Publications / SAND Report

LDRD 149045 final report distinguishing documents

Mitchell, Scott A.

This LDRD 149045 final report describes work that Sandians Scott A. Mitchell, Randall Laviolette, Shawn Martin, Warren Davis, Cindy Philips and Danny Dunlavy performed in 2010. Prof. Afra Zomorodian provided insight. This was a small late-start LDRD. Several other ongoing efforts were leveraged, including the Networks Grand Challenge LDRD, and the Computational Topology CSRF project, and the some of the leveraged work is described here. We proposed a sentence mining technique that exploited both the distribution and the order of parts-of-speech (POS) in sentences in English language documents. The ultimate goal was to be able to discover 'call-to-action' framing documents hidden within a corpus of mostly expository documents, even if the documents were all on the same topic and used the same vocabulary. Using POS was novel. We also took a novel approach to analyzing POS. We used the hypothesis that English follows a dynamical system and the POS are trajectories from one state to another. We analyzed the sequences of POS using support vector machines and the cycles of POS using computational homology.

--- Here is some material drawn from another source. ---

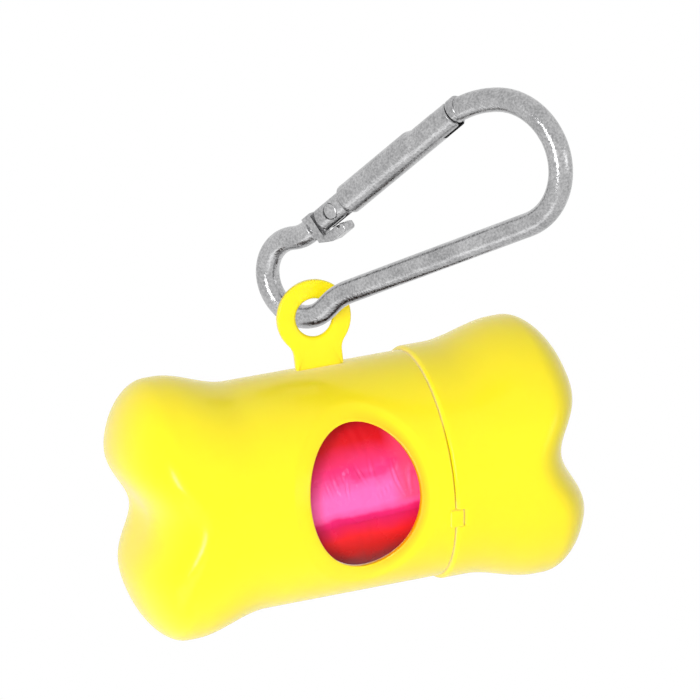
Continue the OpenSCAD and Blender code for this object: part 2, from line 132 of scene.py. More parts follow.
def piece(name, grids, finish, body, nodes, sharp=38):
    """One closed mesh from grids (points, rows close, columns close), with equal points welded. "flat" in
    place of rows close puts a face on the first and the last row. Edges over sharp degrees stay crisp."""
    verts, quads, lids, base = [], [], [], 0
    for pts, close_rows, close_cols in grids:
        m, n = pts.shape[:2]
        i = np.arange(m * n).reshape(m, n) + base
        if close_rows == "flat":
            lids += [i[0].tolist(), i[-1].tolist()]
            close_rows = False
        if close_rows:
            i = np.vstack([i, i[:1]])
        if close_cols:
            i = np.hstack([i, i[:, :1]])
        quads.append(np.stack([i[:-1, :-1], i[:-1, 1:], i[1:, 1:], i[1:, :-1]], -1).reshape(-1, 4))
        verts.append(pts.reshape(-1, 3))
        base += m * n
    verts, quads = np.concatenate(verts), np.concatenate(quads)
    steps = np.round(verts / WELD).astype(np.int64)
    _, first, back = np.unique(steps, axis=0, return_index=True, return_inverse=True)
    back = back.reshape(-1)
    verts, quads = verts[first], back[quads]
    lids = [back[lid].tolist() for lid in lids]
    doubled = quads == np.roll(quads, -1, axis=1)
    folded = doubled.sum(1) == 1
    whole = quads[~doubled.any(1)]
    tris = quads[folded][~doubled[folded]].reshape(-1, 3)
    mesh = bpy.data.meshes.new(name)
    mesh.from_pydata(((verts - EYE) / 1000).tolist(), [], whole.tolist() + tris.tolist() + lids)
    bm = bmesh.new()
    bm.from_mesh(mesh)
    bmesh.ops.recalc_face_normals(bm, faces=bm.faces)
    bm.to_mesh(mesh)
    bm.free()
    mesh.polygons.foreach_set("use_smooth", np.ones(len(mesh.polygons), bool))
    mesh.set_sharp_from_angle(angle=math.radians(sharp))
    mesh.materials.append(finish)
    obj = bpy.data.objects.new(name, mesh)
    bpy.context.scene.collection.objects.link(obj)
    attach(obj, body)
    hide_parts(*nodes)
    return obj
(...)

We discovered that the POS were a very weak signal and did not support our hypothesis well. Our original goal appeared to be unobtainable with our original approach. We turned our attention to study an aspect of a more traditional approach to distinguishing documents. Latent Dirichlet Allocation (LDA) turns documents into bags-of-words then into mixture-model points. A distance function is used to cluster groups of points to discover relatedness between documents. We performed a geometric and algebraic analysis of the most popular distance functions and made some significant and surprising discoveries, described in a separate technical report.